In a review of Richard Linklater’s recent Last Flag Flying, a kind of quasi-sequel to The Last Detail (both films are based on novels by Darryl Ponicsan), we noted that “One has to acknowledge, unhappily, that Ashby’s The Last Detail had a stronger anti-military air and flavor to it [than Linklater’s film]. By implication and by the feelings it generated at least, the clash between the hardnosed, plebeian Buddusky (during Nicholson’s most biting and radical period) and the Navy command was a social conflict, essentially a class conflict. Buddusky and Mulhall were hirelings sent to do the filthy work that the powers that be subcontracted to them, and they hated it and to a certain extent hated themselves for doing it. That coldness and bitterness, that self-recrimination, despite the work’s amusing moments, largely filled the screen. (The Last Detail was not, as one observer has noted, a film that would make you want to enlist.)”

But there are other of Ashby’s films worth seeing. The Landlord, which would be impermissible in this period where racial politics reigns supreme, follows a wealthy young white man, Elgar Enders (played by Beau Bridges), who buys a tenement in Brooklyn for selfish purposes. He subsequently becomes involved with one of his black tenants, Fanny (the electrifying Diana Sands, a member of the original cast of A Raisin in the Sun, who would die tragically at 39 in 1973). She teaches him about life.

Harold and Maude is an overly quirky film about a romance between a young man (Bud Cort) and a 79-year-old woman (Ruth Gordon), who initially meet because they share the hobby of attending funerals. There are numerous amusing moments, and Gordon is at her most flamboyantly eccentric, but Harold and Maude’s attraction of a “cult following” testifies to its somewhat strained and self-conscious character.

Shampoo was a commercially successful effort, co-written by Warren Beatty and featuring the actor—perhaps too prominently—as a prominent Beverly Hills hairdresser. It is meant to be a satire on the business practices, politics and sexuality of the Richard Nixon era. Jack Warden, Lee Grant and Julie Christie are particularly memorable in the film. Bound for Glory is a well-intentioned biography of left-wing folk singer Woody Guthrie (David Carradine), which, however, dilutes the politics of the Depression era.

The award-winning, staunchly anti-war Coming Home (with a screenplay co-written by the formerly blacklisted Waldo Salt) centers on a conservative military wife (Jane Fonda) whose husband (Bruce Dern) is deployed to Vietnam in 1968. As a volunteer in a veterans’ hospital, she meets and falls in love with a paralyzed Vietnam veteran (Jon Voight), who has become a determined opponent of the war. With Peter Sellers in the lead role, Being There, among other things, is a sharp satire on the media and the emptiness of the emerging celebrity culture.

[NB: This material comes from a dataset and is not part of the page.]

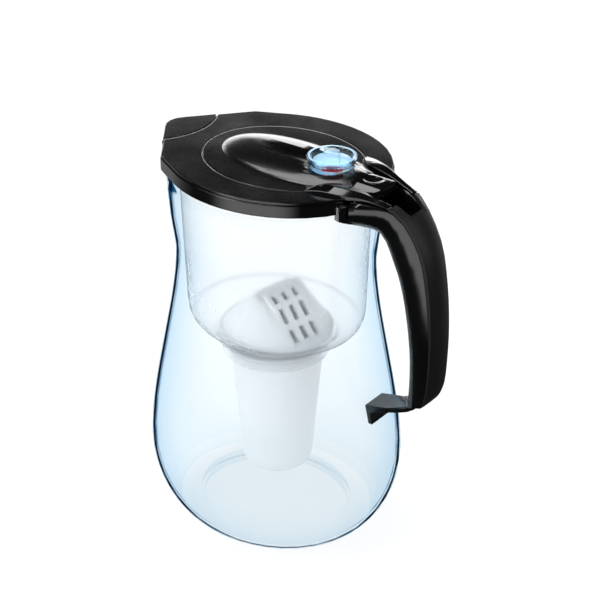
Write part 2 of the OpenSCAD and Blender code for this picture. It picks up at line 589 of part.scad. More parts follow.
knob_z = dome_base + 3.4;
knob_floor = dial_z - 3.2;      // floor of the knob's recess
module dial_knob() color([0.6, 0.78, 0.95, 0.6]) translate([dial_x, 0, 0]) {
  difference() {
    union() {
      rotate_extrude() polygon(concat(
        [[0, knob_z], [dial_foot - 0.6, knob_z], [dial_foot, knob_z + 0.6]],
        curve([[dial_foot, dome_z + 0.7], [dial_foot + 1.4, dome_z + 2.2], [dial_r, dial_z - 2.8],
               [dial_r, dial_z - 0.8]], 5),
        [[dial_r - 0.3, dial_z - 0.2], [dial_r - 0.9, dial_z], [dial_r - 2.2, dial_z], [dial_r - 3, dial_z - 0.5],
         [dial_r - 3.6, knob_floor], [0, knob_floor]]));
      translate([0, 0, dome_base - 1.6]) cylinder(r = stem_r, h = knob_z - dome_base + 2);
    }
    translate([0, 0, dome_base - 0.9]) difference() {
      cylinder(r = stem_r + 1, h = 0.8);
      translate([0, 0, -1]) cylinder(r = stem_r - 0.6, h = 3);
    }
  }
  // the grip: a low bar across the recess with a block at its far end
  rotate([0, 0, dial_turn]) {
    translate([4.6 - dial_r, -4.2, knob_floor - 0.1]) cube([2 * dial_r - 9.2, 8.4, 0.8]);
    translate([dial_r - 7.4, -4.6, knob_floor - 0.1]) cube([4.6, 9.2, 2.6]);
  }
}
module dial_clip() color([0.85, 0.85, 0.86]) translate([dial_x, 0, dome_base - 0.88]) difference() {
  cylinder(r = stem_r + 2.2, h = 0.76);
  translate([0, 0, -1]) cylinder(r = stem_r - 0.58, h = 3);
}

// ---- spout flap ---------------------------------------------------------------------------------
module spout_flap() color([0.16, 0.16, 0.17]) difference() {
  intersection() {
    union() {
      slab(lid_outline(0), lid_z - 3, lid_z);
      slab(lid_outline(0), skirt_z, lid_z - 2.9, lid_outline(skirt_t));
      for (side = [-1, 1]) translate([0, side * (flap_y - 5.6), 0]) cross_pin(flap_pivot_x, flap_pivot_z - 1, 2.2, 3.4);
    }
    union() {
      beyond_flap_gap(0);
      translate([flap_pivot_x - 3, -flap_y + 3.6, lid_z - 6]) cube([6, 2 * flap_y - 7.2, 3.4]);
    }
  }
  for (side = [-1, 1]) translate([0, side * (flap_y - 4), 0]) cross_pin(flap_pivot_x, flap_pivot_z, flap_pin_r + play, 12);
}

// ---- handle -------------------------------------------------------------------------------------
handle_in = [[belly_r + 23.2, 126], [belly_r + 24.2, 141], [belly_r + 24, 160], [belly_r + 21.6, 181],
             [hinge_x + 29.8, jug_h - 51], [hinge_x + 23.4, jug_h - 32], [hinge_x + 14.4, jug_h - 14.8],
             [hinge_x + 1, jug_h - 11.4]];
handle_out = [[belly_r + 34, 129.4], [belly_r + 37.4, 141], [belly_r + 38.6, 160], [belly_r + 38.4, 181],
              [hinge_x + 48.2, jug_h - 46], [hinge_x + 41.6, jug_h - 19], [hinge_x + 25.6, lid_z - 5.5],
              [hinge_x + 1, shelf_z]];
handle_crown = [1, 1, 1, 1.2, 1.7, 2.1, 1.5, 1];
handle_half = [grip_y - 0.6, grip_y, grip_y, grip_y, grip_y, grip_y + 0.6, grip_y + 3.6, collar_y];
collar_low = handle_in[7][1] - 1;
cover_end = 6.14;              // where the soft back ends, counted in knots
handle_t = concat([for (k = [0:18]) k / 3], [cover_end], [for (k = [19:3 * (len(handle_in) - 1)]) k / 3]);
function core_section(t) =
  let (a = through(handle_in, t), b = through(handle_out, t), w = through(handle_half, t), d = norm(b - a),
       n = (b - a) / d, arch = smooth((t - 5) / 2), c = mix(3, 0.55 * w, arch), e = mix(3, 7, arch),
       f = mix(0.3, 2.2, smooth((t - 6.2) / 0.8)),
       s = [[0, c - w], [0.26 * e, 0.42 * c - w], [e, 0.4 - w], [mix(0.5, 0.6, arch) * d, -w], [d - f, -w], [d, f - w]])
  [for (p = concat(s, [for (i = [5:-1:0]) [s[i][0], -s[i][1]]])) [a[0] + n[0] * p[0], p[1], a[1] + n[1] * p[0]]];
function cover_section(t) =
  let (a = through(handle_in, t), b = through(handle_out, t), w = through(handle_half, t) - 0.3, n = (b - a) / norm(b - a),
       h = crown * through(handle_crown, t) * smooth((t + 0.3) / 0.6))
  [for (p = [[0, -w], [0.4 * h, -0.97 * w], [0.8 * h, -0.66 * w], [h, 0], [0.8 * h, 0.66 * w], [0.4 * h, 0.97 * w], [0, w]])
    [b[0] + n[0] * p[0], p[1], b[1] + n[1] * p[0]]];

// The hollow behind the tab: its plan is cut straight down, and its floor follows the tab's swing.
scoop_end = [tab_x + 14.4, 8.4];     // middle and radius of its rounded end
scoop_plan = concat(
  [[hinge_x - 8, neck_y + 0.9], [tab_x - 2, neck_y - 0.1], [tab_x + 3, neck_y - 1.4]],
  [for (turn = [80:-16:-80]) [scoop_end[0] + scoop_end[1] * cos(turn), scoop_end[1] * sin(turn)]],
  [[tab_x + 3, 1.4 - neck_y], [tab_x - 2, 0.1 - neck_y], [hinge_x - 8, -neck_y - 0.9]]);
scoop_drop = [[-16, -10], [-16, 3.4], [2.4, 3.4], [4.6, 9.4], [7, 12.6], [12, 13], [22, 11.2], [29, 7.8], [33.4, 3.2],
              [35, -3], [35, -10]];
scoop_floor = [for (p = scoop_drop) [hinge_x + p[0], hinge_z - p[1]]];
module scoop() intersection() {
  slab(scoop_plan, jug_h - 24, dome_z + 10);
  side_slab(scoop_floor, 60);
}

collar_r = neck_r + 8.4;
collar_arch = 62;              // radius of its lower edge, which rises toward both ends
function collar_arc(r, from, to) =
  [for (i = [0:20]) let (turn = mix(from, to, i / 20)) [lean + r * cos(turn), r * oval * sin(turn)]];
module collar() intersection() {
  slab(concat(collar_arc(collar_r, -36, 36), collar_arc(rim_r + 0.3, 36, -36)), collar_low, collar_z);
  slab(collar_wedge(0), collar_low - 10, lid_z);
  translate([50, 0, collar_low + collar_arch]) rotate([0, 90, 0]) cylinder(r = collar_arch, h = 50, $fn = 128);
}

foot_line = [[-7.8, 114.9], [9.4, 119.4], [24, 126.4], [29.4, 128.4], [29.4, 126.4], [24, 122.4], [16.4, 118.8],
             [7.4, 115.4], [foot_t - 6.2, 110.4], [foot_t - 4.9, 102.4], [-4.9, 102.4]];
foot_side = [for (p = foot_line) [belly_r + p[0], p[1]]];
module handle_core() color([0.06, 0.06, 0.06]) difference() {
  union() {
    loft([for (t = handle_t) core_section(t)]);
    collar();
    side_slab(foot_side, 2 * foot_y);
  }
  scoop();
  slab(lid_outline(-gap), collar_z, lid_z + 20);
  translate([hinge_x - 10, -ear_y[1] - 0.5, hinge_z - ear_r - 0.5]) cube([10 + ear_r + 1.5, 2 * ear_y[1] + 1, 20]);
  translate([60, -lug_y - 0.3, lug_z[0] - 0.3]) cube([lug_x + 0.3 - 60, 2 * lug_y + 0.6, lug_z[1] - lug_z[0] + 0.6]);
  translate([screw_x, 0, screw_z - 12]) cylinder(r = screw_r + 0.1, h = 18);
  translate([screw_x, 0, screw_z - 12]) cylinder(r = 3.4, h = 13.5);
}
module handle_cover() color([0.17, 0.17, 0.18]) difference() {
  loft([for (t = handle_t) if (t <= cover_end) cover_section(t)]);
  scoop();
}
module handle_screw() color([0.75, 0.75, 0.77]) translate([screw_x, 0, 0]) {
  translate([0, 0, screw_z]) cylinder(r = 3, h = 1.5);
  translate([0, 0, screw_z + 1]) cylinder(r = screw_r, h = 6.6);
}

jug();
handle_core();
handle_cover();
handle_screw();
hopper();
cartridge_cup();
cartridge_cap();
cartridge_seal();
filter_media();
top_pad();
bottom_pad();
lid_plate();
lid_skirt();
left_wing();
right_wing();
hatch_pin();
flap_pins();
hatch_frame();
hatch_dome();
hatch_liner();
dial_base();
dial_mark();
dial_knob();
dial_clip();
spout_flap();
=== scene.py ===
import json
import math

import bmesh
import bpy
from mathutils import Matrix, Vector

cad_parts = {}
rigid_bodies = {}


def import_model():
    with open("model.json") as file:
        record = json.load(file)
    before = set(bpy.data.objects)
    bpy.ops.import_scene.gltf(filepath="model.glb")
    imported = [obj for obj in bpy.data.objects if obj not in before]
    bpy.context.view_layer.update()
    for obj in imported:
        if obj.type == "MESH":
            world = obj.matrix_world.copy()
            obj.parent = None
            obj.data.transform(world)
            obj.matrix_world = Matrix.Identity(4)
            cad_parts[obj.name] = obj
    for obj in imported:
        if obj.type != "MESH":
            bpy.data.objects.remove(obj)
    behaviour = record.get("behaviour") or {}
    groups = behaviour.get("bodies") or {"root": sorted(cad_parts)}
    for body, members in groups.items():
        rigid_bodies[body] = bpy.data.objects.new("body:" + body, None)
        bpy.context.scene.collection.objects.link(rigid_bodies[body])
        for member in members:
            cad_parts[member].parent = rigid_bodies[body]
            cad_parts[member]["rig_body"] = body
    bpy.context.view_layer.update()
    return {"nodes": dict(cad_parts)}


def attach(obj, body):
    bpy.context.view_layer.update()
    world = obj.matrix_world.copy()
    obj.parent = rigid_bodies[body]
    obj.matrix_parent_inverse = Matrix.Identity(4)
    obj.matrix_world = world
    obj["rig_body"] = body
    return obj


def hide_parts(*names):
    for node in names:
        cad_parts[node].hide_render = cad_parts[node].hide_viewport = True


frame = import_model()
print("frame loaded with", len(frame["nodes"]), "nodes")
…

Ashby, who we hear assert in Scott’s Hal that “the upper class is full of shit … that’s what I basically feel,” ran into a brick wall in Reaganite America of the 1980s. His artistic inspiration faltered and his problems with corporate executives mounted. Jeff Bridges notes that the producer of Ashby’s last major effort, 8 Million Ways to Die (1986), essentially “kidnapped” the film and fired Ashby, justifying it on the grounds of the director’s drug use.

“I don’t know how to deal with people who lie,” says Ashby, in one of his final comments cited in Scott’s film. He died of pancreatic cancer in December 1988.

Scott writes, “Over and above all the moments of love and human compassion in Hal’s films, what still strikes me is his unwillingness to compromise his vision and his sense of responsibility to advancing social justice. He made extremely prescient films that challenged racial stereotypes and gentrification; examined military authority; celebrated love that knows no color, age or race; explored sexual politics during a time of national crisis; championed a socialist folk singer; illuminated the plight of veterans and the cost of war; and revealed the dark underbelly of corporate control of American politics.”

Ashby’s films are worth revisiting, as the products of one of the more genuinely anti-establishment and talented figures in the American film industry in the 1970s.